I am trying to run the sparklyr package on RStudio Cloud. Installing works, connecting sometimes works sometimes I get this error:

Invalid maximum heap size: -Xmx0.8
Error: Could not create the Java Virtual Machine.
Error: A fatal exception has occurred. Program will exit.

When it works I still have problems copying data to spark using the copy_to() or spark_read_csv() commands. Both do not seem to work.


#2

Unfortunately, rstudio.cloud instances are currently limited to 1GB of RAM so isn't a great place to be running Spark.


#3

It is for teaching so an example with not too much data would be fine as well. When I configure spark to use less than 1GB it still gives problems.


#4

"0.8" is not a valid value for -Xmx. You need to supply an integer, and it can be followed by "k", "m" or "g".

https://docs.oracle.com/javase/8/docs/technotes/tools/unix/java.html#BABHDABI


#5

Thanks!

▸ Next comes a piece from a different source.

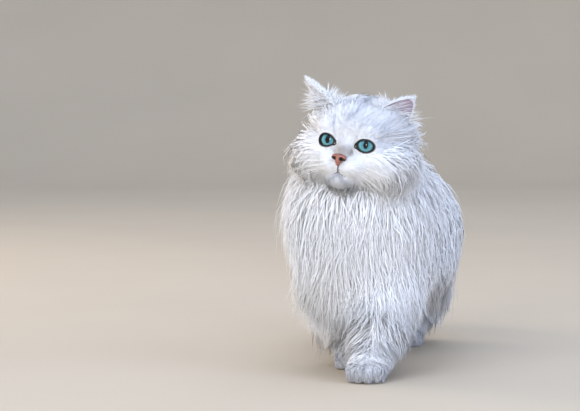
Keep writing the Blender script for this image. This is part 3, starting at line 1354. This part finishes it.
class CAT_OT_ears(Operator):
    """Both ears: thin shells, furred behind, with bare skin and long hair inside"""
    bl_idname = "cat.ears"
    bl_label = "Ears"

    def execute(self, context):
        for name, side in SIDES.items():
            shape = EarShape(EAR_HEIGHT[name])
            points, quads, back = self.shell(shape, side)
            ear = mesh_of("ear_shell_" + name, points, quads)
            bare = look().ear_inside if side > 0 else look().ear_pale
            inside = plain_skin("ear_skin_bare_thin_" + name, bare, 0.6, 0.9, 0.1, 0.85)
            finish(ear, inside, "ear_skin", "ear_" + name)
            ear.data.materials.append(BUILT["hair"])
            ear.data.polygons.foreach_set("material_index", back.astype(np.int32))
            paint(ear.data, "tone", np.full(len(ear.data.vertices), 0.7))
            finish(self.fur(shape, name, side), BUILT["hair"], "coat")
        return {"FINISHED"}

    def shell(self, shape, side):
        columns, rows = 28, 26
        u, up = np.meshgrid(np.linspace(-1, 1, columns), np.linspace(0, 1, rows), indexing="ij")
        middle, out = shape.at(u, up), shape.outward(u, up)
        thick = 0.8 * (1 - 0.55 * np.abs(u) ** 6)[..., None] * (1 - 0.5 * up ** 8)[..., None]
        layers = [middle + out * thick, middle - out * thick]
        points = np.concatenate([layer.reshape(-1, 3) for layer in layers])
        at = np.arange(columns * rows).reshape(columns, rows)
        a, b, c, d = at[:-1, :-1], at[1:, :-1], at[1:, 1:], at[:-1, 1:]
        first = np.stack([a, b, c, d], axis=-1).reshape(-1, 4)
        second = first[:, ::-1] + columns * rows
        edge = np.concatenate([at[:-1, 0], at[-1, :-1], at[1:, -1][::-1], at[0, 1:][::-1]])
        following = np.roll(edge, -1)
        rim = np.stack([following, edge, edge + columns * rows, following + columns * rows], axis=1)
        quads = np.concatenate([first, second, rim])
        # The side that bows back carries the coat
        back = np.concatenate([np.zeros(len(first)), np.ones(len(second)), np.ones(len(rim))])
        if out[columns // 2, rows // 2, 1] > 0:
            back[: len(first)], back[len(first): 2 * len(first)] = 1, 0
        return moved(points, ear_frame(side)), quads, back

    def fur(self, shape, name, side):
        """Short hair behind the ear and on its rim, and long wisps that spill out of it."""
        rng = np.random.default_rng(look().seed + 40 + side)
        spin = np.array(ear_frame(side))[:3, :3]
        which = 0 if side > 0 else 1
        groups = []
        for kind, hair in EAR_HAIR.items():
            count = hair["count"][which]
            widest = (0.88, 1)[which]
            u = rng.uniform(-widest, widest, count)
            up = rng.uniform(0.12, 1, count) ** 0.8
            if kind == "rim":
                u = np.sign(u) * rng.uniform(0.9, 1.0, count)
            elif kind == "crest":
                u = -side * rng.uniform(0.6, 1.0, count)
            elif "across" in hair:
                u = rng.uniform(-hair["across"], hair["across"], count)
            if "up" in hair:
                up = rng.uniform(*hair["up"][which], count)
            root = shape.at(u, up)
            out = shape.outward(u, up)
            if out[:, 1].mean() < 0:
                out = -out
            rise = unit(shape.rise(u, up, 0.03))
            edge = unit(root - shape.at(u * 0.9, up))
            stray = rng.normal(size=(count, 3)) * 0.12
            if hair.get("inside"):
                out = -out
            whole, less = hair.get("taper", (1, 0))
            span = rng.uniform(*hair["span"][which], count) * (whole - less * up)
            along, outside, sideways = hair["lie"]
            go = rise * along + out * outside + edge * sideways + stray * hair.get("stray", 1)
            for way, frame in (("toward", np.eye(3)), ("aim", spin)):
                x, y, z = hair.get(way, (0, 0, 0))
                go = go + np.array((side * x, y, z)) @ frame
            lie = unit(go)
            droop = np.array((0, 0, -hair.get("droop", 0)))
            width = rng.uniform(*hair["width"], count)
            path = np.empty((count, TUFT_STEPS + 1, 3))
            here = root + out * 0.2
            for j in range(TUFT_STEPS + 1):
                path[:, j] = here
                here = here + unit(lie + droop * j / TUFT_STEPS) * (span / TUFT_STEPS)[:, None]
            ups = np.repeat(out[:, None], TUFT_STEPS + 1, axis=1)
            uv = np.stack([0.5 + 0.45 * u, up * 0.9 + 0.05], axis=1)
            groups.append((path, ups, width, uv))
        path, ups, width, uv = (np.concatenate([g[i] for g in groups]) for i in range(4))
        tone = rng.uniform(0.35, 0.85, len(path))
        path, unmarked = moved(path, ear_frame(side)), np.zeros((len(path), 2))
        return tuft_mesh("coat_ear_" + name, path, ups @ spin.T, width, uv, tone, rng, unmarked, 0.0)


class CAT_OT_whiskers(Operator):
    """White whiskers from both pads, and a few above the eyes"""
    bl_idname = "cat.whiskers"
    bl_label = "Whiskers"

    def execute(self, context):
        rng = np.random.default_rng(look().seed + 90)
        pieces = []
        for side in SIDES.values():
            for row in range(3):
                for k in range(4):
                    x, z = 11 + 2.6 * k, -22 - 3.2 * row
                    root = np.array((side * x, -49 + 1.2 * k, z))
                    span = 34 + 7 * k + rng.uniform(-5, 5)
                    fall = -0.10 - 0.16 * row + rng.uniform(-0.06, 0.06)
                    go = np.array((side * 1.0, -0.30 + 0.18 * k, fall))
                    pieces.append(self.hair(root, go, (0, 0.35, -0.45), span, 0.26))
            for k in range(3):
                root = np.array((side * (17 + 5 * k), -34.0 + 2 * k, 14.5))
                go = np.array((side * (0.25 + 0.2 * k), -0.35, 1.0))
                pieces.append(self.hair(root, go, (side * 0.3, 0.6, -0.1), 26, 0.20))
        whiskers = join("whiskers", pieces)
        made, tree, shader = new_material("whisker_keratin_stiff")
        where = add(tree, "TexCoord").outputs["Object"]
        noise = add(tree, "TexNoise", Vector=where, Scale=80.0).outputs["Fac"]
        stops = ((0.3, from_hex("#e6e2dc")), (0.7, from_hex("#fbfaf8")))
        colour = add(tree, "ValToRGB", stops=stops, _0=noise).outputs["Color"]
        wire(tree, shader, Base_Color=colour, Roughness=0.35, IOR=1.55)
        finish(whiskers, made, "whisker")
        return {"FINISHED"}

    def hair(self, root, go, sag, span, radius):
        steps = 12
        line = [root]
        direction = go / np.linalg.norm(go)
        for j in range(steps):
            direction = unit(direction + np.array(sag) * 1.6 / steps * (j / steps))
            line.append(line[-1] + direction * span / steps)
        return tube("whisker", moved(np.array(line), HEAD), np.linspace(radius, 0.06, steps + 1), 5)


class CAT_OT_face_coat(Operator):
    """Short velvet fur of the face"""
    bl_idname = "cat.face_coat"
    bl_label = "Face fur"

    def execute(self, context):
        coat = BUILT["coat"]
        local = in_head(coat.middles)
        away = from_face(local)
        face = (coat.labels == HEAD_LABEL) * (away < 62) * clear_of_eyes(coat.middles)
        dense = np.interp(away, (0, 20, 40, 62), (3.2, 2.2, 1.2, 0.8))
        inner = face * (away < 34)
        outer = face * (away >= 34)
        grow_piece("coat_face", dense * inner, 1)
        grow_piece("coat_face_outer", dense * outer, 2)
        return {"FINISHED"}


class CAT_OT_ruff_coat(Operator):
    """Longer fur of the crown, the cheeks and the throat"""
    bl_idname = "cat.ruff_coat"
    bl_label = "Ruff"

    def execute(self, context):
        coat = BUILT["coat"]
        local = in_head(coat.middles)
        away = from_face(local)
        ring = (coat.labels == HEAD_LABEL) * (away >= 50) * clear_of_eyes(coat.middles)
        grow_piece("coat_ruff", ring, 3)
        return {"FINISHED"}


class CAT_OT_body_coat(Operator):
    """Long coat of the chest, back, flanks and belly"""
    bl_idname = "cat.body_coat"
    bl_label = "Body coat"

    def execute(self, context):
        coat = BUILT["coat"]
        p = coat.middles
        trunk = coat.labels == TRUNK_LABEL
        chest = trunk & (p[:, 1] < -62)
        high = p[:, 2] > 150
        grow_piece("coat_chest", chest & high, 4)
        grow_piece("coat_bib", chest & ~high, 5)
        rest = trunk & ~chest
        grow_piece("coat_back", rest & (p[:, 2] > 185), 6)
        grow_piece("coat_flank_left", rest & (p[:, 2] <= 185) & (p[:, 0] >= 0), 7)
        grow_piece("coat_flank_right", rest & (p[:, 2] <= 185) & (p[:, 0] < 0), 8)
        return {"FINISHED"}


class CAT_OT_limb_coat(Operator):
    """Coat of the legs and paws"""
    bl_idname = "cat.limb_coat"
    bl_label = "Leg coat"

    def execute(self, context):
        coat = BUILT["coat"]
        z = coat.middles[:, 2]
        for i, (part, labels) in enumerate((("fore", (2, 3)), ("hind", (4, 5)))):
            mine = np.isin(coat.labels, labels)
            dense = np.interp(z, (20, 50, 100), (1.5, 1.1, 0.9))
            grow_piece("coat_legs_" + part, (mine & (z > 26)) * dense, 10 + i)
            grow_piece("coat_paws_" + part, mine & (z > 1.5) & (z <= 30), 12 + i, 0.2)
        return {"FINISHED"}


class CAT_OT_tail_coat(Operator):
    """Plume of the tail"""
    bl_idname = "cat.tail_coat"
    bl_label = "Tail plume"

    def execute(self, context):
        coat = BUILT["coat"]
        grow_piece("coat_tail", coat.labels == TAIL_LABEL, 14)
        return {"FINISHED"}


def clear_of_eyes(points):
    """1 where fur may grow, 0 on the lids' bare rims and the nose leather."""
    keep = np.ones(len(points))
    for side in SIDES.values():
        eye = in_eye(points, side)
        rim = lid_ratio(eye)
        keep[(eye[:, 1] < 0) & (rim < 1.28)] = 0
    local = in_head(points)
    leather = ((local[:, 0] / 7.5) ** 2 + ((local[:, 2] + 17) / 5.0) ** 2 < 1) & (local[:, 1] < -40)
    keep[leather] = 0
    return keep


def grow_piece(name, density, seed, fluff=FLUFF):
    amount = look().coat_amount * 1
    made = BUILT["coat"].grow(
        name, max(60, int(TUFTS[name] * amount)), density.astype(float), look().seed * 100 + seed,
        look().hair_width / math.sqrt(amount), fluff,
    )
    return finish(made, BUILT["hair"], "coat")


OPERATORS = (
    CAT_OT_stage, CAT_OT_skin, CAT_OT_eyes, CAT_OT_nose, CAT_OT_ears, CAT_OT_whiskers,
    CAT_OT_face_coat, CAT_OT_ruff_coat, CAT_OT_body_coat, CAT_OT_limb_coat, CAT_OT_tail_coat,
)


class CAT_PT_panel(Panel):
    """Lists the cat's pieces and their settings"""
    bl_label = "Walking cat"
    bl_idname = "CAT_PT_panel"
    bl_space_type = "VIEW_3D"
    bl_region_type = "UI"
    bl_category = "Cat"

    def draw(self, context):
        for name in CatLook.__annotations__:
            self.layout.prop(context.scene.cat_look, name)
        for operator in OPERATORS:
            self.layout.operator(operator.bl_idname)


def register():
    for cls in (CatLook, *OPERATORS, CAT_PT_panel):
        bpy.utils.register_class(cls)
    bpy.types.Scene.cat_look = PointerProperty(type=CatLook)


def unregister():
    del bpy.types.Scene.cat_look
    for cls in reversed((CatLook, *OPERATORS, CAT_PT_panel)):
        bpy.utils.unregister_class(cls)


def main():
    register()
    for operator in OPERATORS:
        group, action = operator.bl_idname.split(".")
        getattr(getattr(bpy.ops, group), action)()


if __name__ == "__main__":
    main()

Now I get a different error when I run the copy_to() command:

Error: Unexpected state in sparklyr backend, terminating connection: failed to invoke spark command
18/07/07 08:45:05 INFO DAGScheduler: Job 0 finished: collect at utils.scala:43, took 1.197268 s

#6

Just before running copy_to(), what is the output of gc()?
My guess is you are running out of memory.


#7

The result of the gc() command just before running copy_to()

          used (Mb) gc trigger  (Mb) max used  (Mb)
Ncells 1093099 58.4    2033582 108.7  2033582 108.7
Vcells 6843222 52.3   22637548 172.8 18639753 142.3